All this comes at a cost. The immediate outcry among retail investors after the announcement, particularly those who’ve felt burned by Littlefair in the past due to poor stock price performance and perceived poor management, was about dilution.

Potential dilution is indeed a fair complaint (the final impact isn’t known at the time of this writing). However it is instructive to look at this transaction as being analogous to a start-up that dilutes by bringing on Venture Capital backing. VC transactions offer these smaller companies growth capital, network scale, executive and/or operating expertise, or other material benefits. In short, in exchange for equity dilution the start-up receives the ability to grow much larger, much faster, than it otherwise could on its own. That growth acceleration factor is very much at play here, and in exchange for Total’s stake retail investors now own shares of a company that, I believe, has the potential to grow larger more quickly and thus drive improved annualized returns even with an expanded base of shares outstanding. Time, of course, will tell.

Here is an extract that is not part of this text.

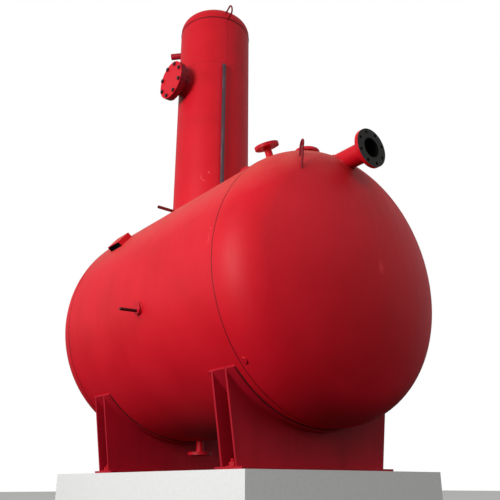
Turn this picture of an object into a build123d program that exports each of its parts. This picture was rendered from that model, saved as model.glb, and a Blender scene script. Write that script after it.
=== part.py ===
"""Deaerator: a horizontal feedwater tank on two saddles with a vertical deaerating column on top.

Millimetres. X runs along the tank, Z is up, the floor is Z = 0 and the origin is the centre
of the four anchor holes. The handhole and the thermowell are on the -Y side.
"""

import os
from math import atan2, cos, degrees, radians, sin, sqrt

from build123d import *

os.makedirs("parts", exist_ok=True)

# Tank, with two-arc dished ends: crown and knuckle radius over the outside diameter
tank_radius = 750
tank_wall = 10
shell_length = 1600
floor_gap = 200
crown_ratio = 0.9
knuckle_ratio = 0.172
head_flange = 5

# Column
column_inset = 495
column_radius = 265
column_wall = 8
column_height = 1540
column_head_flange = 25

# Saddles
saddle_inset = 170
pad_thickness = 10
pad_wrap = 98
pad_back = 90
pad_width = 210
web_thickness = 12
web_spacing = 112
web_taper = 68.6
base_thickness = 16
base_margin = 15
anchor_inset = 40
anchor_hole_radius = 13

# Pipes and drilled flanges, by nominal bore
pipe_100_radius = 57.15
pipe_100_wall = 4
flange_100_radius = 110
flange_100_thickness = 22
bolt_circle_100 = 90
hole_100_radius = 9
pipe_40_radius = 24.15
pipe_40_wall = 3.2
flange_40_radius = 75
flange_40_thickness = 18
bolt_circle_40 = 55
hole_40_radius = 9
pipe_32_radius = 21.2
pipe_32_wall = 3.2
flange_32_radius = 70
flange_32_thickness = 18
bolt_circle_32 = 50
hole_32_radius = 9
pipe_150_radius = 84.15
pipe_150_wall = 4.5
flange_150_radius = 142.5
flange_150_thickness = 24
bolt_circle_150 = 120
hole_150_radius = 11
cover_thickness = 22
pipe_setback = 5
root_depth = 80

# Fittings on the tank
end_nozzle_drop = 81
end_nozzle_reach = 384
top_nozzle_inset = 108
top_nozzle_stand = 104
side_nozzle_angle = 22
side_nozzle_stand = 100
middle_nozzle_gap = 195
middle_nozzle_stand = 190
drain_inset = 450
drain_stand = 90
thermowell_inset = 689
boss_angle = 98.6
boss_radius = 36
boss_height = 16
thermowell_drop = 17
thermowell_angle = 93
thermowell_radius = 8.5
thermowell_stand = 114
plug_angle = 129.9
plug_tilt = 6
plug_radius = 16
plug_height = 5

# Fittings on the column
handhole_rise = 1004
handhole_offset = 12
handhole_stand = 110
vent_drop = 124
vent_angle = 222
vent_stand = 85
sampling_rise = 1112
sampling_angle = -20.5
sampling_radius = 13.45
sampling_wall = 2.3
sampling_gap = 12
sampling_bend = 32
foot_stub_drop = 26
foot_stub_stand = 158
foot_stub_radius = 10.5
foot_stub_wall = 2.5

# Lifting lugs of bent round bar
lug_bar_radius = 6
lug_half_width = 30
lug_inset = 97
lug_angle = 32.6
lug_height = 114.4
lug_turn = 151.5
lug_lean = 4.5
column_lug_angle = -15.4
column_lug_rise = 31
column_lug_stand = 92
column_lug_turn = 13.7

# Name-plate bracket of bent plate
bracket_inset = 320
bracket_angle = 51
bracket_length = 150
bracket_width = 102
bracket_stand = 34
bracket_plate = 4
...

What is certain is that Total’s investment in Clean Energy Fuels is a resounding validation of both the business model and the potential market opportunity, and the partnership cannot help but accelerate a transition to natural gas for heavy-duty trucking in North America. Total’s stake also puts an effective floor under the share price. It’s possible that there has never been a better time to consider an investment in CLNE.